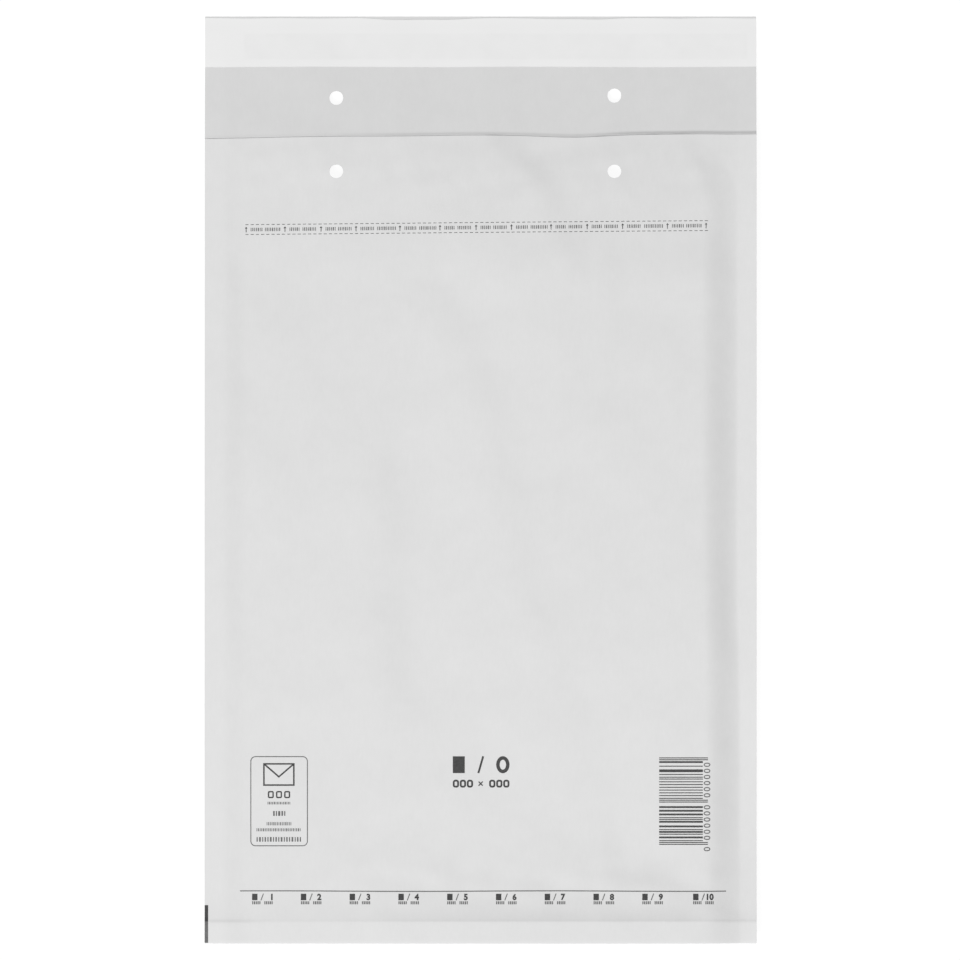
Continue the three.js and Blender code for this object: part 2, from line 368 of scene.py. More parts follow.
def punched(x, y, holes):
    """Moves grid points near each hole so that a square ring of them becomes the hole's circle,
    and marks the points inside. Between the square core and the square reach, the ring at each
    distance is a blend of circle and square."""
    inside = np.zeros(x.shape, bool)
    for hole_x, hole_y in holes:
        dx, dy = x - hole_x, y - hole_y
        square = np.maximum(np.abs(dx), np.abs(dy))
        round_distance = np.maximum(np.hypot(dx, dy), 1e-9)
        near = (square < PUNCH_REACH - 1e-6) & (square > PUNCH_CORE - 1e-6)
        t = (square - PUNCH_CORE) / (PUNCH_REACH - PUNCH_CORE)
        radius = HOLE_RADIUS + (PUNCH_REACH - HOLE_RADIUS) * t
        x = np.where(near, hole_x + mix(dx / round_distance * radius, dx, t), x)
        y = np.where(near, hole_y + mix(dy / round_distance * radius, dy, t), y)
        inside |= square < PUNCH_CORE - 1e-6
    return x, y, inside


def grid_faces(rows, columns, dropped=None):
    """Quads of a grid of points, without those that touch a dropped point."""
    index = np.arange(rows * columns).reshape(rows, columns)
    corners = [index[:-1, :-1], index[:-1, 1:], index[1:, 1:], index[1:, :-1]]
    quads = np.stack(corners, -1).reshape(-1, 4)
    if dropped is None:
        return quads
    return quads[~dropped.ravel()[quads].any(1)]


def piece(name, points, faces, materials, smooth=True):
    """A mesh object at the origin from points in millimetres and their faces."""
    used, faces_used = np.unique(np.asarray(faces), return_inverse=True)
    mesh = bpy.data.meshes.new(name)
    places = np.asarray(points, float).reshape(-1, 3)[used] * MM
    mesh.from_pydata(places.tolist(), [], faces_used.reshape(np.shape(faces)).tolist())
    for material in materials:
        mesh.materials.append(material)
    mesh.polygons.foreach_set("use_smooth", [smooth] * len(mesh.polygons))
    mesh.update()
    made = bpy.data.objects.new(name, mesh)
    bpy.context.scene.collection.objects.link(made)
    return made


def thicken(sheet, thickness, inner_slot=0):
    """Gives the sheet its thickness behind its outer face, with its inner face and its cut edges
    in the inner slot's material, and keeps the edges crisp."""
    solid = sheet.modifiers.new("thickness", "SOLIDIFY")
    solid.thickness = thickness * MM
    solid.offset = -1
    solid.material_offset = inner_slot
    solid.material_offset_rim = inner_slot
    graph = bpy.context.evaluated_depsgraph_get()
    finished = bpy.data.meshes.new_from_object(sheet.evaluated_get(graph))
    sheet.modifiers.clear()
    sheet.data = finished
    finished.set_sharp_from_angle(angle=radians(50))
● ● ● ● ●
Find each line with the string "scene" and copy it out.

Continue the three.js and Blender code for this object: part 2, from line 368 of scene.py. More parts follow.
    bpy.context.scene.collection.objects.link(made)